By SHRM Online staff  12/17/2012
 

 

The training and development (T&D) sector will be shaped in the year ahead by some current trends, according to AMA Enterprise, a division of American Management Association that provides assessment, measurement and tailored learning solutions.

“Employees today know more about T&D’s role in their careers and are savvier about tapping into opportunities from their companies and also external sources,” said Sandi Edwards, senior vice president for AMA Enterprise, in a prepared statement about the trends. “Add to that growing scrutiny from senior management, tighter budgets and the relentless impact of globalization, and we have a set of trends that every training professional must anticipate and adapt to.”

AMA Enterprise identifies the following trends that will have an impact on the industry in 2013:

Training executives are being pressed for transparency. Organizations need to become more open about their policies and practices, and the T&D function is no exception. This means employees will expect greater openness from executives about performance review criteria, changes in corporate strategy, career advancement opportunities, high potential program selection and even management succession.

Coaching programs will draw greater scrutiny. Coaching will continue to be a key tool in executive and leadership development, but there will be fewer blank checks as organizations expect to see clear success criteria as part of any engagement to get real return on this type of development investment. 

Demand for basic skills training is expected to re-emerge. Because of the recession and budget constraints, programs devoted to developing basic skills often took a back seat to highly focused training modules designed to meet specific short-term needs or pressing business challenges. Expect to see a renewed demand for training programs designed to build communications skills, critical thinking, collaboration and creativity, all of which are needed to improve employee productivity. 

Globalization will shape more leadership programs. While some organizations have long had a global dimension in their leadership development initiatives, most companies find they must play catch-up or lose ground in an increasingly integrated, competitive global marketplace. 

Companies will turn to training to build employee loyalty. With organizations facing more employee restlessness and turnover, senior management will turn to HR and T&D to build closer relationships with high-performing workers and to use development as a means to improve retention and engagement. 

Workers will be more assertive about high-potential programs. The process of selecting candidates for high-potential programs up to now has typically been discreet and low key.
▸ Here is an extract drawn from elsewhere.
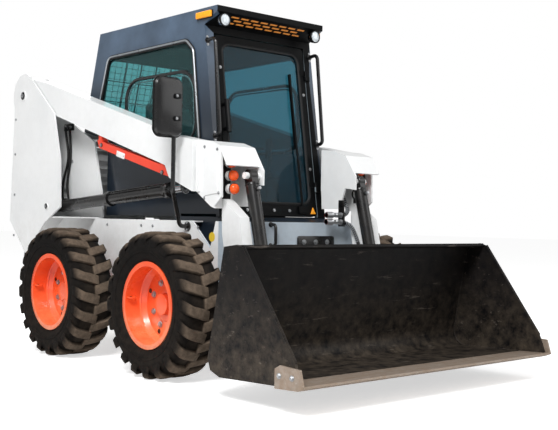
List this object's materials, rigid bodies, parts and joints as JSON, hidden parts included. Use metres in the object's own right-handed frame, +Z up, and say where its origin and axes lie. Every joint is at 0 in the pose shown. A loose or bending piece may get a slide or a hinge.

The process is becoming more open, however, and ambitious individuals volunteer enthusiastically for any kind of leadership development offering. 

Learning will continue to go mobile. Blended learning approaches that integrate the best of Web 2.0 learning programs and social media—accessible via both web and mobile devices—will make development opportunities highly flexible options for end users.

Change is nothing new to training and development, observed Edwards. “But some change is evident, and other change [is] less obvious. Development professionals must stay prepared and be able to respond to change in all its forms.”